## Exercise requirements
Your task is to copy the lines between the line containing "clear_scene()" and the line containing "bpy.context.scene.collection.objects.link(empty)", counting both of those lines, and to emit nothing more.

>> BEGIN Data entries

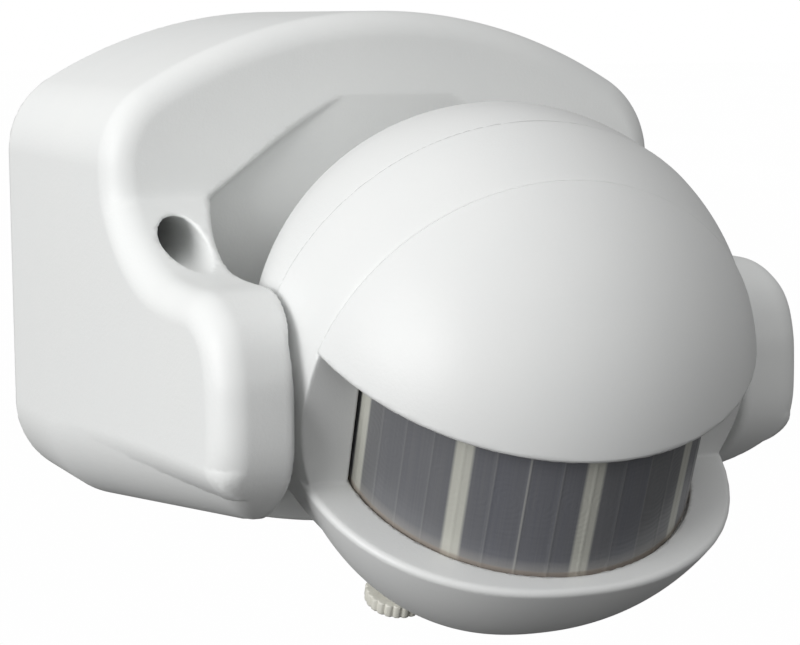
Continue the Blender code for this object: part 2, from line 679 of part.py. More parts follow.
def lens_parts():
    foot = above_ledge(-0.6)
    sheet = bent_sheet("fresnel_lens", LENS_RADIUS, LENS_THICK, foot, below_top(0.0), LENS_HALF_ANGLE, 44)
    settle(sheet, "lens_grey", head=True)

    angle = math.radians(POST_ANGLES[-1])
    frame = bent_sheet("lens_frame", FRAME_RADIUS, FRAME_THICK, above_ledge(GAP), above_ledge(1.4), angle, 36)
    join(frame, bent_sheet("top_bar", FRAME_RADIUS, FRAME_THICK, below_top(1.6), below_top(0.3), angle, 36))
    half = math.radians(POST_HALF_ANGLE)
    for degrees in POST_ANGLES:
        low, high = above_ledge(0.8), below_top(0.8)
        middle = math.radians(degrees)
        post = bent_sheet("post", FRAME_RADIUS - 0.05, FRAME_THICK - 0.1, low, high, half, 1, middle)
        join(frame, post)
    settle(frame, "frame_ivory", head=True)


def board_parts():
    outline = [
        (-21, -8), (-21, 14), (-13, 22), (13, 22), (21, 14), (21, -8), (17, -16), (-17, -16),
    ]  # fmt: skip
    settle(prism_y("circuit_board", outline, BOARD_FRONT_Y, BOARD_BACK_Y), "board_green", head=True)

    front = BOARD_FRONT_Y - GAP
    back = BOARD_BACK_Y + GAP
    settle(rod("sensor_holder", (0, front, 0), (0, front - 3.2, 0), 5.6), "frame_ivory", head=True)
    top = front - 3.5
    profile = ((0, 0), (4.9, 0), (4.9, 0.5), (4.1, 0.5), (4.1, 3.6), (3.7, 4.0), (0, 4.0))
    can = turned("pir_sensor", profile, (0, top, 0), (0, -1, 0), 24)
    cut(can, box("window", (-2.0, top - 5.0, -1.5), (2.0, top - 3.7, 1.5)))
    settle(can, "steel", head=True)

    relay = box("relay", (-15.0, back, -1.0), (4.0, back + 15.0, 14.0))
    settle(bevel(relay, 0.5, 1, 60.0), "relay_blue", head=True)
    film = box("film_capacitor", (-15.0, back, -13.0), (3.0, back + 10.5, -6.5))
    settle(bevel(film, 0.8, 2, 60.0), "film_yellow", head=True)
    cans = (("electrolytic_1", 12.0, 7.5, 5.0, 14.0), ("electrolytic_2", 11.5, -6.5, 3.2, 11.0))
    for name, x, z, radius, height in cans:
        profile = (
            (0, 0), (radius - 0.4, 0), (radius, 0.5), (radius, 1.6), (radius - 0.3, 2.0), (radius, 2.4),
            (radius, height - 0.4), (radius - 0.4, height), (0, height),
        )  # fmt: skip
        settle(turned(name, profile, (x, back, z), (0, 1, 0), 20), "sleeve_black", head=True)
    settle(box("control_chip", (-9.6, front - 2.2, 14.8), (9.6, front, 21.0)), "chip_black", head=True)

    cell = rod("light_cell", (10.0, front, -7.0), (10.0, front - 2.1, -7.0), 2.5)
    settle(cell, "cell_tan", head=True)
    profile = ((0, 0), (2.9, 0), (2.9, 1.0), (2.5, 1.0), (2.5, 4.6), (2.1, 6.0), (1.2, 6.9), (0, 7.2))
    settle(turned("status_lamp", profile, (-10.0, front, -7.0), (0, -1, 0), 20), "lamp_red", head=True)


def knob_parts():
    front = BOARD_FRONT_Y - GAP
    for i, word in enumerate(KNOB_NAMES):
        x = (i - 1) * KNOB_PITCH
        trimmer = box(f"trimmer_{word}", (x - 3.0, KNOB_Y - 2.8, -22.4), (x + 3.0, front, -16.4))
        settle(trimmer, "trimmer_blue", head=True)
        rise = -22.7 - KNOB_BOTTOM_Z
        cap = KNOB_TOP_Z - KNOB_BOTTOM_Z
        rim = ((0, 0), (KNOB_RADIUS - 0.4, 0), (KNOB_RADIUS, 0.4), (KNOB_RADIUS, cap))
        profile = rim + ((2.0, cap), (2.0, rise), (0, rise))
        origin = (x, KNOB_Y, KNOB_BOTTOM_Z)
        knob = turned(f"knob_{word}", profile, origin, (0, 0, 1), 24)
        slot_low = (x - KNOB_RADIUS + 0.9, KNOB_Y - 0.55, KNOB_BOTTOM_Z - 1.0)
        cut(knob, box("slot", slot_low, (x + KNOB_RADIUS - 0.9, KNOB_Y + 0.55, KNOB_BOTTOM_Z + 0.9)))
        settle(knob, "frame_ivory", head=True, origin=origin)


def lead(name, points, colour, head=False):
    """A round insulated lead along a smooth line of points."""
    curve = bpy.data.curves.new(name, "CURVE")
    curve.dimensions = "3D"
    curve.bevel_depth = LEAD_RADIUS
    curve.bevel_resolution = 1
    curve.use_fill_caps = True
    curve.resolution_u = 3
    line = curve.splines.new("NURBS")
    line.points.add(len(points) - 1)
    for spot, point in zip(line.points, points):
        spot.co = (*point, 1.0)
    line.order_u = 3
    line.use_endpoint_u = True
    drawn = bpy.data.objects.new("drawn", curve)
    bpy.context.scene.collection.objects.link(drawn)
    graph = bpy.context.evaluated_depsgraph_get()
    mesh = bpy.data.meshes.new_from_object(drawn.evaluated_get(graph))
    bpy.data.objects.remove(drawn, do_unlink=True)
    vertices = [vertex.co[:] for vertex in mesh.vertices]
    faces = [list(polygon.vertices) for polygon in mesh.polygons]
    made = shape(name, vertices, faces)
    return settle(made, colour, head)


def leads():
    spread = 1.15
    to_head = HEAD_POSE.inverted()
    runs = (  # height in the cheek, distance out in the cheek, place in the pivot bore (y, z)
        (1.8, -37.2, (0.0, spread)),
        (0.0, -38.5, (-spread * 0.87, -spread / 2)),
        (-1.8, -37.2, (spread * 0.87, -spread / 2)),
    )
    for word, terminal_x, (height, out_x, (bore_y, bore_z)) in zip(LEAD_NAMES, LEAD_TERMINAL_X, runs):
        y = PIVOT[1] + bore_y
        points = [
            (terminal_x, -29.6, 15.0), (terminal_x, -29.6, 9.0), (terminal_x, -29.6, height + 4.5),
            (terminal_x - 5.0, -29.6, height + 4.5), (-28.0, -29.6, height + 2.0), (-36.0, -33.0, height),
            (-36.5, -42.0, height), (out_x, -56.0, height), (out_x, -65.5, height), (out_x, y, bore_z),
            (out_x + 0.2, y, bore_z), (-36.5, y, bore_z),
        ]  # fmt: skip
        lead(f"lead_{word}_base", points, f"lead_{word}")
        points = [to_head @ Vector((x, bore_y, bore_z)) for x in (-35.9, -30.0, -25.0)]
        rise = points[2].z * 1.6
        points += [(-22.6, points[2].y + 5.0, rise), (-21.6, 6.5, rise), (-18.0, 6.5, rise)]
        points += [(-18.0, 3.0, rise), (-18.0, BOARD_BACK_Y + GAP, rise)]
        lead(f"lead_{word}_head", points, f"lead_{word}", head=True)


def head_screws():
    for i, (x, z) in enumerate(HEAD_SCREWS):
        screw(f"head_screw_{i + 1}", (x, 9.0, z), (0, -1, 0), 2.4, 1.7, 1.3, 12.5, head=True)


clear_scene()
base_housing()
back_parts()
terminal_parts()
pivot_parts()
head_rear_shell()
head_front_shell()
hood()
lens_parts()
board_parts()
knob_parts()
leads()
head_screws()
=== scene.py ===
"""Looks of a wall-mounted infrared motion sensor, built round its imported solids.

The moulded shells are signed distance fields, so every edge has its moulded round, and they are
meshed by dual contouring. Turned and bent pieces are drawn point by point. Lengths are millimetres
until a mesh is made. The base frame is the solids' own; the head frame starts on the tilt axis,
is turned nose-down by TILT and then aside by TURN.
"""

import itertools
import json
import math

import bmesh
import bpy
import numpy as np
from mathutils import Matrix, Vector


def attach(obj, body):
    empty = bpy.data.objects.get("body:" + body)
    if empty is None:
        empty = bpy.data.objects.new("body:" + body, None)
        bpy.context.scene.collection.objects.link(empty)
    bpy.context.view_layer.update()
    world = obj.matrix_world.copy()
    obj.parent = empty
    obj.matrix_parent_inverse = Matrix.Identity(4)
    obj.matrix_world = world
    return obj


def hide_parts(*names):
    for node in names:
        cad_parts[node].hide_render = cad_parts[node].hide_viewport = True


METRES = 0.001
PIVOT = (0.0, -69.7, 0.0)
TILT = math.radians(20.8)
TURN = math.radians(-8.0)
HEAD_POSE = Matrix.Rotation(TURN, 3, "Z") @ Matrix.Rotation(TILT, 3, "X")
AXLE = HEAD_POSE.inverted() @ Vector((1.0, 0.0, 0.0))
GAP = 0.3
SHARP_ANGLE = 32.0
CUT_REACH = 8.0

# Base housing
HALF_WIDTH = 41.5
TOP_Z = 42.2
TOP_RADIUS = 70.0
BOTTOM_Z = -28.6
BOTTOM_RADIUS = 200.0
CORNER_RADIUS = 12.0
EDGE_ROUND = 4.0
WALL = 2.2
RISE_START = 16.0
RISE_SLOPE = 0.14
RISE_FULL_X = 27.0
RISE_Z = (-6.0, -14.0)
FACE_Y = -43.2
FACE_Z = 20.0
FACE_LEAN = 0.1
CHEEK_PROFILE = (  # (y, z) down the front of a cheek: slope, top, front, underside
    (-43.35, 19.3), (-44.3, 17.8), (-45.7, 16.1), (-48.5, 13.7), (-52.6, 11.5), (-57.0, 10.2),
    (-63.4, 9.7), (-69.9, 9.5), (-74.3, 7.6), (-76.8, 4.9), (-78.2, 0.9), (-78.6, -3.0),
    (-78.6, -8.0), (-77.6, -11.5), (-75.2, -14.5), (-71.0, -17.5), (-64.0, -21.0), (-60.0, -40.0),
)  # fmt: skip
POCKET_HALF = 31.8
POCKET_SIDE = ((31.8, 4.0), (27.8, 18.0))
POCKET_APEX_Z = 37.6
POCKET_FLOOR_Y = -37.4
POCKET_FLOOR_LEAN = 0.15
RIM_INSET = 2.0
RIM_DEPTH = 3.9
LEDGE_INSET = 3.9
LEDGE_END = 6.2
PLATE_THICK = 2.1
PLATE_SCREWS = ((-32.5, 25.5), (32.5, 25.5), (-33.0, -13.5), (33.0, -13.5))
WALL_HOLE = (33.7, 13.2)
WALL_HOLE_RADIUS = 3.05
WALL_SCREW_RADIUS = 2.3
CABLE_Z = -14.0
CABLE_HOLE_RADIUS = 6.3
PLATE_SCREW_HOLE_RADIUS = 1.7
PLATE_SCREW_SINK = (3.0, 1.2)  # radius, depth
PLATE_POST_RADIUS = 2.8
WELL_TUBE_RADIUS = 4.6
TERMINAL_POST = ((10.0, 19.0), 2.4, -34.9)  # (x, z), radius, rear end
CLAMP_POST = ((8.0, -8.0), 2.6, -26.0)
POCKET_EDGE = 0.8
WELL_EDGE = 0.3
REAR_EDGE = 0.4

# Head
REAR_RADIUS = 31.0
BAND_RADIUS = 31.3
SHELL = 2.0
SEAM_HALF = 0.1
HOOD_SEMI = (31.4, 34.5, 31.4)
HOOD_WALL = 1.6
HOOD_SEAM_Y = -12.0
HOOD_EDGE_Z = 9.9
HOOD_EDGE_SLOPE = 0.154
RECESS_Y = -12.2
LEDGE_Z = -9.9
LEDGE_SLOPE = 0.115
CHIN_CENTRE = (0.0, -7.8, -0.9)
CHIN_SEMI = (29.5, 28.9, 31.1)
CHIN_POWER = 1.9
CHIN_PLAN_POWER = 2.24
LENS_AXIS_Y = -9.2
LENS_RADIUS = 22.0
LENS_THICK = 0.8
LENS_TOP_Z = 10.6
LENS_TOP_SLOPE = 0.17
LENS_HALF_ANGLE = math.radians(88.0)
POST_STEP = 40.0
POST_HALF_ANGLE = 2.8
BUSH_RADIUS = 3.4
HEAD_SCREWS = ((-24.3, -12.4), (24.3, -12.4), (0.0, 25.0))
HEAD_SCREW_SPAN = (-5.2, 9.0)
HEAD_SCREW_HOLE_RADIUS = 1.6
HEAD_SCREW_SINK_RADIUS = 2.8
BOSS_RADIUS = 3.6
PILLAR_RADIUS = 2.6
KNOB_SHAFT_HOLE_RADIUS = 2.3
KNOB_POCKET_MARGIN = 2.0
SEAM_EDGE = 0.3
HOOD_SEAM_EDGE = 0.42
HOOD_LIP_EDGE = 0.5
CHIN_RIM_EDGE = 0.7
SMALL_EDGE = 0.25
KNOBS = {"knob_lux": -13.6, "knob_sens": 0.0, "knob_time": 13.6}
KNOB_Y = -11.0
KNOB_RADIUS = 4.0
KNOB_PAD_Z = -26.9
KNOB_TOP_Z = -27.2
KNOB_BOTTOM_Z = -29.0
TRIMMER_Z = -22.7


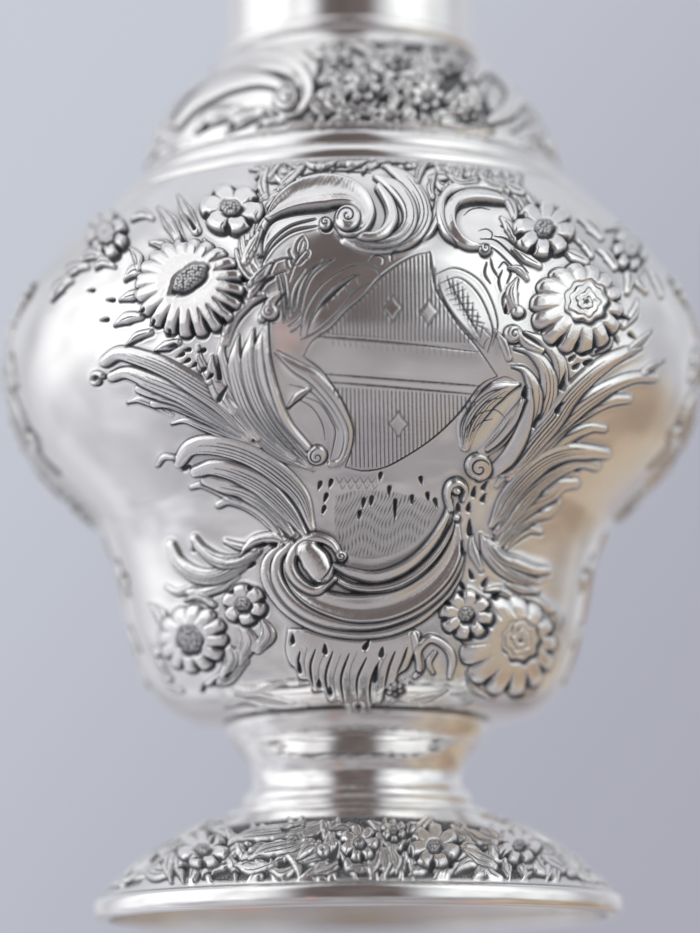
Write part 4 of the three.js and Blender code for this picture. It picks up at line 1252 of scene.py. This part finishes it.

>> END Data entries

## Result
clear_scene()
base_housing()
back_parts()
terminal_parts()
pivot_parts()
head_rear_shell()
head_front_shell()
hood()
lens_parts()
board_parts()
knob_parts()
leads()
head_screws()
=== scene.py ===
"""Looks of a wall-mounted infrared motion sensor, built round its imported solids.

The moulded shells are signed distance fields, so every edge has its moulded round, and they are
meshed by dual contouring. Turned and bent pieces are drawn point by point. Lengths are millimetres
until a mesh is made. The base frame is the solids' own; the head frame starts on the tilt axis,
is turned nose-down by TILT and then aside by TURN.
"""

import itertools
import json
import math

import bmesh
import bpy
import numpy as np
from mathutils import Matrix, Vector


def attach(obj, body):
    empty = bpy.data.objects.get("body:" + body)
    if empty is None:
        empty = bpy.data.objects.new("body:" + body, None)
        bpy.context.scene.collection.objects.link(empty)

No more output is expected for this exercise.